Return one of the following text zone types:

djvu.const.TEXT_ZONE_PAGE
>>> get_text_zone_type(Symbol('page')) is TEXT_ZONE_PAGE
True
djvu.const.TEXT_ZONE_COLUMN
>>> get_text_zone_type(Symbol('column')) is TEXT_ZONE_COLUMN
True
djvu.const.TEXT_ZONE_REGION
>>> get_text_zone_type(Symbol('region')) is TEXT_ZONE_REGION
True
djvu.const.TEXT_ZONE_PARAGRAPH
>>> get_text_zone_type(Symbol('para')) is TEXT_ZONE_PARAGRAPH
True
djvu.const.TEXT_ZONE_LINE
>>> get_text_zone_type(Symbol('line')) is TEXT_ZONE_LINE
True
djvu.const.TEXT_ZONE_WORD
>>> get_text_zone_type(Symbol('word')) is TEXT_ZONE_WORD
True
djvu.const.TEXT_ZONE_CHARACTER
>>> get_text_zone_type(Symbol('char')) is TEXT_ZONE_CHARACTER
True

You can compare text zone types using the > operator:

>>> TEXT_ZONE_PAGE > TEXT_ZONE_COLUMN > TEXT_ZONE_REGION > TEXT_ZONE_PARAGRAPH
True
>>> TEXT_ZONE_PARAGRAPH > TEXT_ZONE_LINE > TEXT_ZONE_WORD > TEXT_ZONE_CHARACTER
True
djvu.decode.cmp_text_zone(zonetype1, zonetype2)
Returns

a negative integer if zonetype1 is more concrete than zonetype2.

Returns

a negative integer if zonetype1 is the same as zonetype2.

Returns

a positive integer if zonetype1 is the general than zonetype2.

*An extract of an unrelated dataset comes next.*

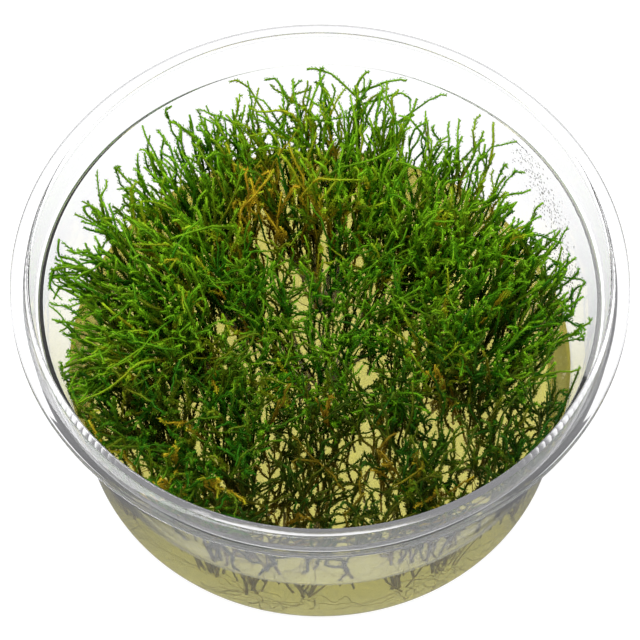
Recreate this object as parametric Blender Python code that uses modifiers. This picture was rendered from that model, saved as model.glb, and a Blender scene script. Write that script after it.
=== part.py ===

djvu.const.TEXT_ZONE_SEPARATORS

Dictionary that maps text types to their separators.

>>> pprint(TEXT_ZONE_SEPARATORS)
{<djvu.const.TextZoneType: char>: '',
 <djvu.const.TextZoneType: word>: ' ',
 <djvu.const.TextZoneType: line>: '\n',
 <djvu.const.TextZoneType: para>: '\x1f',
 <djvu.const.TextZoneType: region>: '\x1d',
 <djvu.const.TextZoneType: column>: '\x0b',
 <djvu.const.TextZoneType: page>: '\x0c'}